Tácito, também historiador da antiga Roma, foi um dos poucos autores antigos que se puseram a problematizar as causas do incêndio, levantando a hipótese de ter sido realmente acidental, haja vista que a cidade de Roma continha um número muito grande de construções em madeira, e os incêndios de pequeno porte eram frequentes.
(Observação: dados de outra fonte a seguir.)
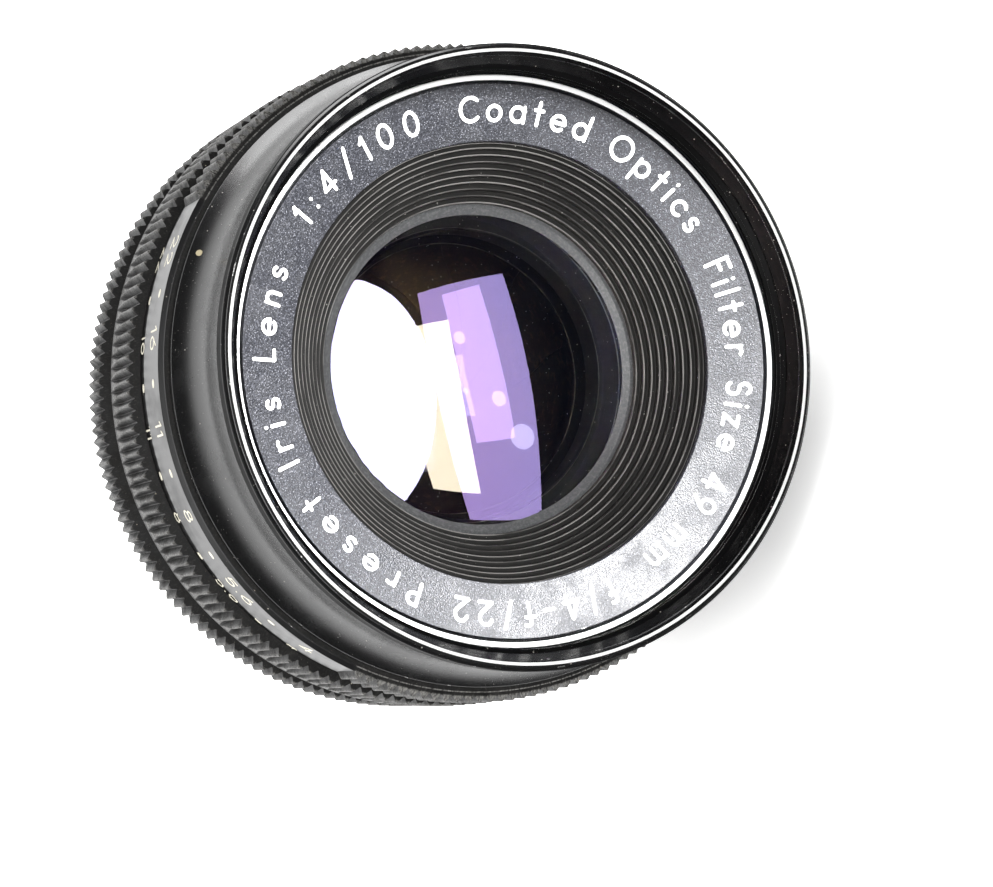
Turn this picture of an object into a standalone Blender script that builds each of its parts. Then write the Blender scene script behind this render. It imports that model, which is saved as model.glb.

Alguns historiadores modernos lançaram novas luzes sobre esse acontecimento ao descobrirem evidências de que Nero não se encontrava em Roma na ocasião do incêndio, e sim em uma região afastada da cidade. Além disso, alguns monumentos recém-construídos pelo referido imperador foram destruídos pelo incêndio, o que sinaliza a não intencionalidade da ação devastadora. Mas como grande parte da nobreza romana desaprovava as ações de Nero, sua imagem tornou-se diretamente associável com a calamidade. O fim do governo de Nero ocorreu quando, após um golpe de Estado orquestrado por vários governadores em 68 d.C., o imperador deu cabo de sua própria vida.